Security and Next-Gen Upgradability
While any industrial platform must contain proper security measures, pushing system performance out to the edge makes security even more critical. Premio builds on accepted industry standards like TPM 2.0 to encrypt data. Then there’s the physical side to address—somebody literally stealing the physical system. To combat this, the NVMe drives on the Edge Boost Nodes are behind lock and key drive cages.

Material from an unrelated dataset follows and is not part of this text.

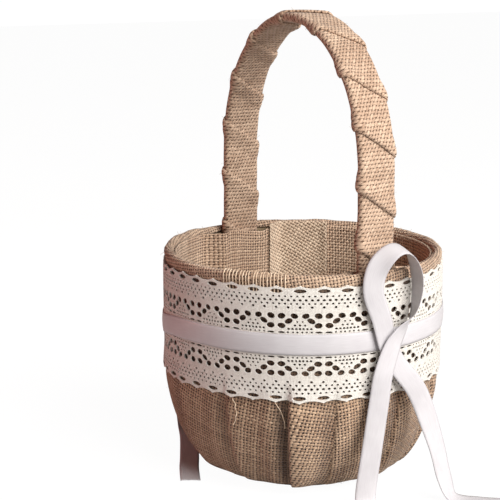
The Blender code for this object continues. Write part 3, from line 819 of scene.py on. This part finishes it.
# Holes of one repeat, from the outer edge inwards: middle along and across the band,
# width, height and turn in degrees. Millimetres.
FLOWER_HOLES = [
    (0.0, 2.5, 6.0, 2.0, 0), (11.15, 2.5, 6.0, 2.0, 0),
    (-2.5, 14.2, 3.8, 2.9, 12), (2.5, 14.2, 3.8, 2.9, -12),
    (-5.9, 16.6, 4.0, 2.6, 28), (5.9, 16.6, 4.0, 2.6, -28),
    (-2.55, 18.8, 3.9, 2.8, -6), (2.55, 18.8, 3.9, 2.8, 6),
    (8.5, 14.2, 3.6, 2.7, 14), (13.8, 14.2, 3.6, 2.7, -14),
    (-2.4, 22.0, 3.6, 1.0, 0), (2.4, 22.0, 3.6, 1.0, 0),
]


def small_holes():
    """The fine mesh of one repeat."""
    holes = []
    rows = ((4.9, 8, 0.5, 1.05), (6.7, 8, 0.0, 1.35), (8.4, 8, 0.5, 1.1), (10.1, 4, 0.0, 1.3))
    for level, count, shift, size in rows:
        for i in range(count):
            holes.append(((i + shift) * LACE_REPEAT / count, level, size * 1.15, size, 0))
    for level, places, size in ((16.9, (9.9, 12.4), 1.0), (18.6, (8.8, 11.15, 13.5), 1.2),
                                (20.3, (5.9, 7.7, 9.5, 11.15, 12.8, 14.6, 16.4), 1.25),
                                (21.9, (5.6, 8.0, 10.0, 12.3, 14.3, 16.7), 1.0)):
        for u in places:
            holes.append((u, level, size * 1.1, size, 0))
    return holes


def lace_chart():
    """Loose points at the holes of one repeat, and the band's outline as edges."""
    spots = []
    rows = []
    for across in (False, True):
        for u, w, width, height, turn in FLOWER_HOLES + small_holes():
            spots.append((u, LACE_HEIGHT - w if across else w, 0))
            lean = math.radians(-turn if across else turn)
            rows.append((width / 2, height / 2, lean, 12 if width > 2 else 6))
    length = LACE_REPEATS * LACE_REPEAT
    outline = []
    steps = LACE_REPEATS * 2 * 12
    for i in range(steps + 1):
        u = length * i / steps
        outline.append((u, 1.25 * abs(math.sin(math.pi * u / 11.15)) ** 0.75, 0))
    outline += [(length, w, 0) for w in np.linspace(4, LACE_HEIGHT - 4, 9)]
    outline += [(u, LACE_HEIGHT - w, 0) for u, w, _ in reversed(outline[: steps + 1])]
    outline += [(0, w, 0) for w in np.linspace(LACE_HEIGHT - 4, 4, 9)]
    first = len(spots)
    edges = [(first + i, first + (i + 1) % len(outline)) for i in range(len(outline))]
    mesh = bpy.data.meshes.new("lace chart")
    mesh.from_pydata([*spots, *outline], edges, [])
    values = np.array(rows + [(0, 0, 0, 0)] * len(outline))
    for i, name in enumerate(("half_width", "half_height", "turn", "sides")):
        column = mesh.attributes.new(name, "FLOAT", "POINT").data
        column.foreach_set("value", values[:, i].astype(np.float32))
    return mesh


def geometry_tree(name, **sockets):
    """An empty geometry tree with named inputs, and the sockets that they come in by."""
    tree = bpy.data.node_groups.new(name, "GeometryNodeTree")
    for key, kind in sockets.items():
        title = key.replace("_", " ")
        tree.interface.new_socket(title, in_out="INPUT", socket_type=f"NodeSocket{kind}")
    tree.interface.new_socket("Made", in_out="OUTPUT", socket_type="NodeSocketGeometry")
    return tree, tree.nodes.new("NodeGroupInput").outputs


def real_and_finished(tree, geometry, material):
    """Ends a geometry tree: its instances are made real and given their material."""
    real = node(tree, "GeometryNodeRealizeInstances", {"Geometry": geometry}).outputs[0]
    made = node(tree, "GeometryNodeSetMaterial", {"Geometry": real, "Material": material}).outputs[0]
    tree.links.new(made, tree.nodes.new("NodeGroupOutput").inputs[0])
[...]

The modularity of the Edge Boost Nodes makes them inherently upgradable. Simply swap out your module for a higher performing version when it becomes available. While this feature may slightly increase the bill of materials (BOM), it protects long-term investments as the system can be guaranteed a longer active life. On the software front, wireless upgrades are possible in the field through the LAN, and can be done with confidence thanks to built-in security features. And as the industry moves to a cloud-native upgrade path, this has become the method of choice for upgrades. As long as the system remains “containerized,” security concerns are addressed and well-managed – both for the life of the system and in a constantly evolving landscape of digital security threats.
Premio recognizes that its localized manufacturing gives the company a leg up on the competition. All assembly takes place at its facility in Los Angeles, regardless of the size of the order. This removes the potential burden of the overseas supply chain, accelerating time to market and streamlining deployment to allow customers to get up and running very quickly for enterprise scale and deployments.